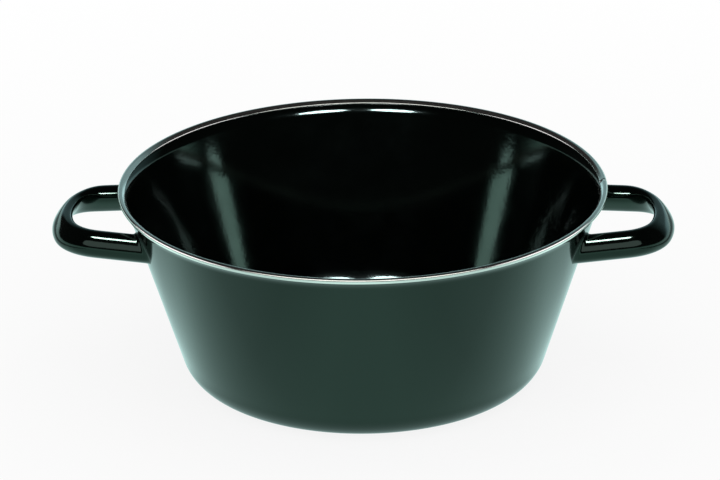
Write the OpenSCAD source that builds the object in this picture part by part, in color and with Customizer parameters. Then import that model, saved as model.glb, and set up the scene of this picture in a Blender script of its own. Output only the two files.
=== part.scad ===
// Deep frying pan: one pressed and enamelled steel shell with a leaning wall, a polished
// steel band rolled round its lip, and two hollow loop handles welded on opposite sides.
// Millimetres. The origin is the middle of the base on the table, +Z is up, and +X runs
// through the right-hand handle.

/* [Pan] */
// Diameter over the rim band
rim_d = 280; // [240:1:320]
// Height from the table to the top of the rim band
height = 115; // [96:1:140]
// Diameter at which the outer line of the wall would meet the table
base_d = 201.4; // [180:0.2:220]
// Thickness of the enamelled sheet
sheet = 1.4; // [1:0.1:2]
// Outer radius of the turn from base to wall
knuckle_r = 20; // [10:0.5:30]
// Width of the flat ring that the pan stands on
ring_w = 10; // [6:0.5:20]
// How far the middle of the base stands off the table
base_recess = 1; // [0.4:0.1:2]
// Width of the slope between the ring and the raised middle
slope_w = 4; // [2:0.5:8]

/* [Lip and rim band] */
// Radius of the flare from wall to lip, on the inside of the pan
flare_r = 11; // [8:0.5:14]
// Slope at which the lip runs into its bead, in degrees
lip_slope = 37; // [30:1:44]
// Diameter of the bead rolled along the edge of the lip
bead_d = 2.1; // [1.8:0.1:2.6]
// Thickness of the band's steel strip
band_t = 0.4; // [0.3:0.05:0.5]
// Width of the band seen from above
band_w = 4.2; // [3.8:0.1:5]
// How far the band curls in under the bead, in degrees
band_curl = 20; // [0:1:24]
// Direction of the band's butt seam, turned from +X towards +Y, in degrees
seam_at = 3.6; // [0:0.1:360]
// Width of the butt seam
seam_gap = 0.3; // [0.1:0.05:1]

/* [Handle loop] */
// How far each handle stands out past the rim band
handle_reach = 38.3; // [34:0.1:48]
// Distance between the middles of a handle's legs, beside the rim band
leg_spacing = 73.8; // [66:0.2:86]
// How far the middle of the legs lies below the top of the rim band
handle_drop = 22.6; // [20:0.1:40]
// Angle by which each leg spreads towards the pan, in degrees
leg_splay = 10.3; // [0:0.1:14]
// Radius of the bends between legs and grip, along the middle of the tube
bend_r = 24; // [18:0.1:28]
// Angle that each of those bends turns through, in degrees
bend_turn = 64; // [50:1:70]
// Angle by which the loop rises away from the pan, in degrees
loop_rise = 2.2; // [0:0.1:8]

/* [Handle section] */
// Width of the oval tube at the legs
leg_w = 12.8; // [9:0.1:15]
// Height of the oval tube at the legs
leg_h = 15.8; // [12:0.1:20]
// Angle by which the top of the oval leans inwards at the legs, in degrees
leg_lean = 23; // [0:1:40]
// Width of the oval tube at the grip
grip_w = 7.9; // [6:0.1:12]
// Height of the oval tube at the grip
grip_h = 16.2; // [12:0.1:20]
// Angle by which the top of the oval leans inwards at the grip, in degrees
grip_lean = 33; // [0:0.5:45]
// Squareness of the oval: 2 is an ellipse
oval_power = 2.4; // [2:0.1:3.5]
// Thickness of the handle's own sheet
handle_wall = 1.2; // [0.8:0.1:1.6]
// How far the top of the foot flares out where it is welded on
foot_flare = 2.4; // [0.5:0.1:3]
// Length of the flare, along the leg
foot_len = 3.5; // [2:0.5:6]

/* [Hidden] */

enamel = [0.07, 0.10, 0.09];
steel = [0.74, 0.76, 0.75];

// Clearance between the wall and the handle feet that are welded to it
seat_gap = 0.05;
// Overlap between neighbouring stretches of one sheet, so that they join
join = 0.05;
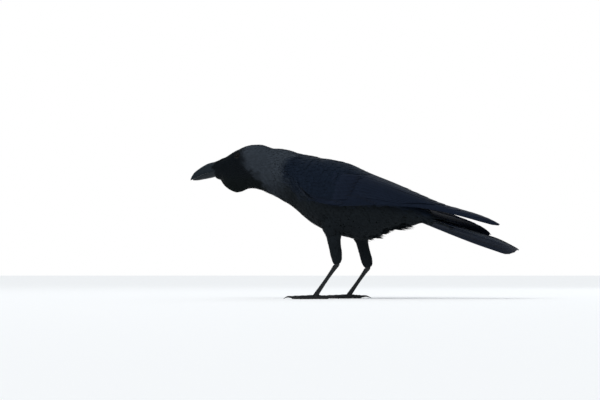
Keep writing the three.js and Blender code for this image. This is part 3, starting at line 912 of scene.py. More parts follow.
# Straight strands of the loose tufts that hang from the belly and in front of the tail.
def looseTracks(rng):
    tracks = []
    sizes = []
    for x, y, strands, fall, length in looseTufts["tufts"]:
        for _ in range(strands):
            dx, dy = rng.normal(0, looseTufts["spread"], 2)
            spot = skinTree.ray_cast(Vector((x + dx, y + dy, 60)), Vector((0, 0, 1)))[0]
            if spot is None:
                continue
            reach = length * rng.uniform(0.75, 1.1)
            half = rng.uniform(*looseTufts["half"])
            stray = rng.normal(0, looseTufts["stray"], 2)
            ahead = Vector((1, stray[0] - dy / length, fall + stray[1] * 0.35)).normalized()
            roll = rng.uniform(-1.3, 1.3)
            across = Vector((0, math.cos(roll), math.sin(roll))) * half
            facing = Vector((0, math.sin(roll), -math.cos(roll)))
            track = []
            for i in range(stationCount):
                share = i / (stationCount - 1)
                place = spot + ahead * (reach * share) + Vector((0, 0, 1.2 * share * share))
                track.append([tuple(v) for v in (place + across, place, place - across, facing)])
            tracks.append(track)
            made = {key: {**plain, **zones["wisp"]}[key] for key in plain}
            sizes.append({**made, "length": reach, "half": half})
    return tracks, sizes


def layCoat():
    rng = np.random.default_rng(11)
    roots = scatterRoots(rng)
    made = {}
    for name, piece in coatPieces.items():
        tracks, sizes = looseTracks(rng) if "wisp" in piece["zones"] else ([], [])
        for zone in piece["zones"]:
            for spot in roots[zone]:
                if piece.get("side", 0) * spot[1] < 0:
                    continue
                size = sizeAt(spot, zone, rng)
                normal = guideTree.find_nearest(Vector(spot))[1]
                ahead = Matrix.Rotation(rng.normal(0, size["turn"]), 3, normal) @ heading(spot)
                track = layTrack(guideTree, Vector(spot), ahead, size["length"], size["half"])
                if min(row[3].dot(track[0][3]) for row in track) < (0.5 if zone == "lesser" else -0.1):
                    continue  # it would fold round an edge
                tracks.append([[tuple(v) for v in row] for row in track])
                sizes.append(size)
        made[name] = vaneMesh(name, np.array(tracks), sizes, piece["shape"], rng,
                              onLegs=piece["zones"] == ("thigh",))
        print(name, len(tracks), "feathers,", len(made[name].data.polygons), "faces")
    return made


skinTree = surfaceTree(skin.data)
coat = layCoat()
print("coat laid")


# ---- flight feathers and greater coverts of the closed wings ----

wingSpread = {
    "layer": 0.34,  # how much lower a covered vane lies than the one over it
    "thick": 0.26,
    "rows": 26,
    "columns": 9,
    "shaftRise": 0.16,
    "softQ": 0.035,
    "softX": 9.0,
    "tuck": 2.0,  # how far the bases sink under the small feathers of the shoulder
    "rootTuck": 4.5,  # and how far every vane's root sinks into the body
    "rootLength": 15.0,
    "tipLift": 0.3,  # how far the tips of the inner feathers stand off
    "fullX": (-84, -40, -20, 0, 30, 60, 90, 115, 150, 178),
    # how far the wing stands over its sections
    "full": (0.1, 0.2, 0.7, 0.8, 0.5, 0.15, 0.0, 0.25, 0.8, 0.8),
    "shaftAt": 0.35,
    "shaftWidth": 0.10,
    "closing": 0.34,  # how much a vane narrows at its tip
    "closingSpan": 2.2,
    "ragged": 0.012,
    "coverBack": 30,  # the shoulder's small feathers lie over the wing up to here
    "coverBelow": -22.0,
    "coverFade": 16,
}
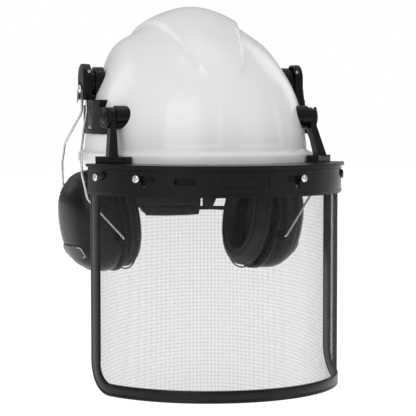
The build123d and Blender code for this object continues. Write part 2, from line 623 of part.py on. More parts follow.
_ _ _ _ _ _ _
* **Job**:
Copy every line verbatim.

* **Response below**:
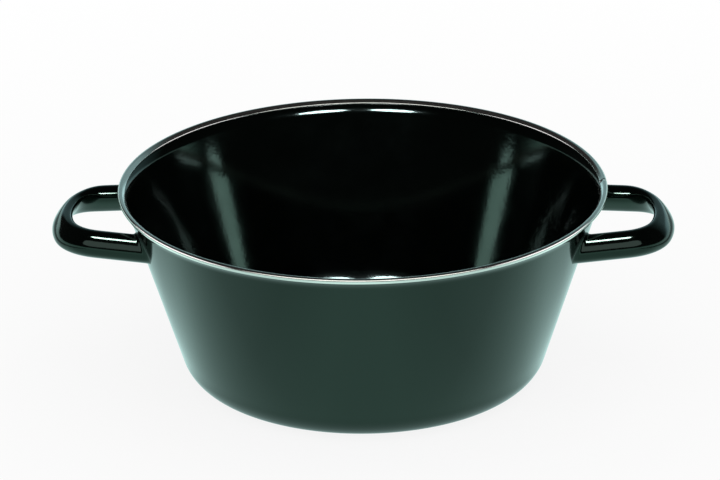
Write the OpenSCAD source that builds the object in this picture part by part, in color and with Customizer parameters. Then import that model, saved as model.glb, and set up the scene of this picture in a Blender script of its own. Output only the two files.
=== part.scad ===
// Deep frying pan: one pressed and enamelled steel shell with a leaning wall, a polished
// steel band rolled round its lip, and two hollow loop handles welded on opposite sides.
// Millimetres. The origin is the middle of the base on the table, +Z is up, and +X runs
// through the right-hand handle.

/* [Pan] */
// Diameter over the rim band
rim_d = 280; // [240:1:320]
// Height from the table to the top of the rim band
height = 115; // [96:1:140]
// Diameter at which the outer line of the wall would meet the table
base_d = 201.4; // [180:0.2:220]
// Thickness of the enamelled sheet
sheet = 1.4; // [1:0.1:2]
// Outer radius of the turn from base to wall
knuckle_r = 20; // [10:0.5:30]
// Width of the flat ring that the pan stands on
ring_w = 10; // [6:0.5:20]
// How far the middle of the base stands off the table
base_recess = 1; // [0.4:0.1:2]
// Width of the slope between the ring and the raised middle
slope_w = 4; // [2:0.5:8]

/* [Lip and rim band] */
// Radius of the flare from wall to lip, on the inside of the pan
flare_r = 11; // [8:0.5:14]
// Slope at which the lip runs into its bead, in degrees
lip_slope = 37; // [30:1:44]
// Diameter of the bead rolled along the edge of the lip
bead_d = 2.1; // [1.8:0.1:2.6]
// Thickness of the band's steel strip
band_t = 0.4; // [0.3:0.05:0.5]
// Width of the band seen from above
band_w = 4.2; // [3.8:0.1:5]
// How far the band curls in under the bead, in degrees
band_curl = 20; // [0:1:24]
// Direction of the band's butt seam, turned from +X towards +Y, in degrees
seam_at = 3.6; // [0:0.1:360]
// Width of the butt seam
seam_gap = 0.3; // [0.1:0.05:1]

/* [Handle loop] */
// How far each handle stands out past the rim band
handle_reach = 38.3; // [34:0.1:48]
// Distance between the middles of a handle's legs, beside the rim band
leg_spacing = 73.8; // [66:0.2:86]
// How far the middle of the legs lies below the top of the rim band
handle_drop = 22.6; // [20:0.1:40]
// Angle by which each leg spreads towards the pan, in degrees
leg_splay = 10.3; // [0:0.1:14]
// Radius of the bends between legs and grip, along the middle of the tube
bend_r = 24; // [18:0.1:28]
// Angle that each of those bends turns through, in degrees
bend_turn = 64; // [50:1:70]
// Angle by which the loop rises away from the pan, in degrees
loop_rise = 2.2; // [0:0.1:8]

/* [Handle section] */
// Width of the oval tube at the legs
leg_w = 12.8; // [9:0.1:15]
// Height of the oval tube at the legs
leg_h = 15.8; // [12:0.1:20]
// Angle by which the top of the oval leans inwards at the legs, in degrees
leg_lean = 23; // [0:1:40]
// Width of the oval tube at the grip
grip_w = 7.9; // [6:0.1:12]
// Height of the oval tube at the grip
grip_h = 16.2; // [12:0.1:20]
// Angle by which the top of the oval leans inwards at the grip, in degrees
grip_lean = 33; // [0:0.5:45]
// Squareness of the oval: 2 is an ellipse
oval_power = 2.4; // [2:0.1:3.5]
// Thickness of the handle's own sheet
handle_wall = 1.2; // [0.8:0.1:1.6]
// How far the top of the foot flares out where it is welded on
foot_flare = 2.4; // [0.5:0.1:3]
// Length of the flare, along the leg
foot_len = 3.5; // [2:0.5:6]

/* [Hidden] */

enamel = [0.07, 0.10, 0.09];
steel = [0.74, 0.76, 0.75];

// Clearance between the wall and the handle feet that are welded to it
seat_gap = 0.05;
// Overlap between neighbouring stretches of one sheet, so that they join
join = 0.05;
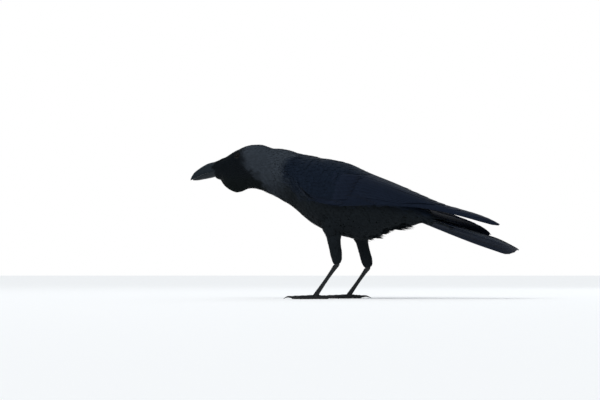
Keep writing the three.js and Blender code for this image. This is part 3, starting at line 912 of scene.py. More parts follow.
# Straight strands of the loose tufts that hang from the belly and in front of the tail.
def looseTracks(rng):
    tracks = []
    sizes = []
    for x, y, strands, fall, length in looseTufts["tufts"]:
        for _ in range(strands):
            dx, dy = rng.normal(0, looseTufts["spread"], 2)
            spot = skinTree.ray_cast(Vector((x + dx, y + dy, 60)), Vector((0, 0, 1)))[0]
            if spot is None:
                continue
            reach = length * rng.uniform(0.75, 1.1)
            half = rng.uniform(*looseTufts["half"])
            stray = rng.normal(0, looseTufts["stray"], 2)
            ahead = Vector((1, stray[0] - dy / length, fall + stray[1] * 0.35)).normalized()
            roll = rng.uniform(-1.3, 1.3)
            across = Vector((0, math.cos(roll), math.sin(roll))) * half
            facing = Vector((0, math.sin(roll), -math.cos(roll)))
            track = []
            for i in range(stationCount):
                share = i / (stationCount - 1)
                place = spot + ahead * (reach * share) + Vector((0, 0, 1.2 * share * share))
                track.append([tuple(v) for v in (place + across, place, place - across, facing)])
            tracks.append(track)
            made = {key: {**plain, **zones["wisp"]}[key] for key in plain}
            sizes.append({**made, "length": reach, "half": half})
    return tracks, sizes


def layCoat():
    rng = np.random.default_rng(11)
    roots = scatterRoots(rng)
    made = {}
    for name, piece in coatPieces.items():
        tracks, sizes = looseTracks(rng) if "wisp" in piece["zones"] else ([], [])
        for zone in piece["zones"]:
            for spot in roots[zone]:
                if piece.get("side", 0) * spot[1] < 0:
                    continue
                size = sizeAt(spot, zone, rng)
                normal = guideTree.find_nearest(Vector(spot))[1]
                ahead = Matrix.Rotation(rng.normal(0, size["turn"]), 3, normal) @ heading(spot)
                track = layTrack(guideTree, Vector(spot), ahead, size["length"], size["half"])
                if min(row[3].dot(track[0][3]) for row in track) < (0.5 if zone == "lesser" else -0.1):
                    continue  # it would fold round an edge
                tracks.append([[tuple(v) for v in row] for row in track])
                sizes.append(size)
        made[name] = vaneMesh(name, np.array(tracks), sizes, piece["shape"], rng,
                              onLegs=piece["zones"] == ("thigh",))
        print(name, len(tracks), "feathers,", len(made[name].data.polygons), "faces")
    return made


skinTree = surfaceTree(skin.data)
coat = layCoat()
print("coat laid")


# ---- flight feathers and greater coverts of the closed wings ----

wingSpread = {
    "layer": 0.34,  # how much lower a covered vane lies than the one over it
    "thick": 0.26,
    "rows": 26,
    "columns": 9,
    "shaftRise": 0.16,
    "softQ": 0.035,
    "softX": 9.0,
    "tuck": 2.0,  # how far the bases sink under the small feathers of the shoulder
    "rootTuck": 4.5,  # and how far every vane's root sinks into the body
    "rootLength": 15.0,
    "tipLift": 0.3,  # how far the tips of the inner feathers stand off
    "fullX": (-84, -40, -20, 0, 30, 60, 90, 115, 150, 178),
    # how far the wing stands over its sections
    "full": (0.1, 0.2, 0.7, 0.8, 0.5, 0.15, 0.0, 0.25, 0.8, 0.8),
    "shaftAt": 0.35,
    "shaftWidth": 0.10,
    "closing": 0.34,  # how much a vane narrows at its tip
    "closingSpan": 2.2,
    "ragged": 0.012,
    "coverBack": 30,  # the shoulder's small feathers lie over the wing up to here
    "coverBelow": -22.0,
    "coverFade": 16,
}
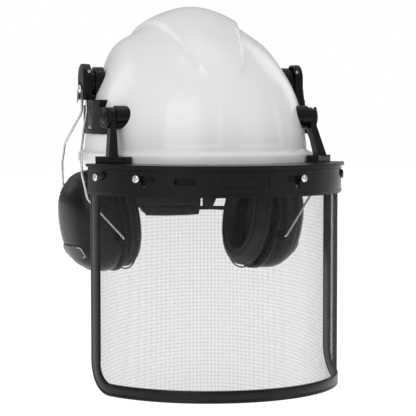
The build123d and Blender code for this object continues. Write part 2, from line 623 of part.py on. More parts follow.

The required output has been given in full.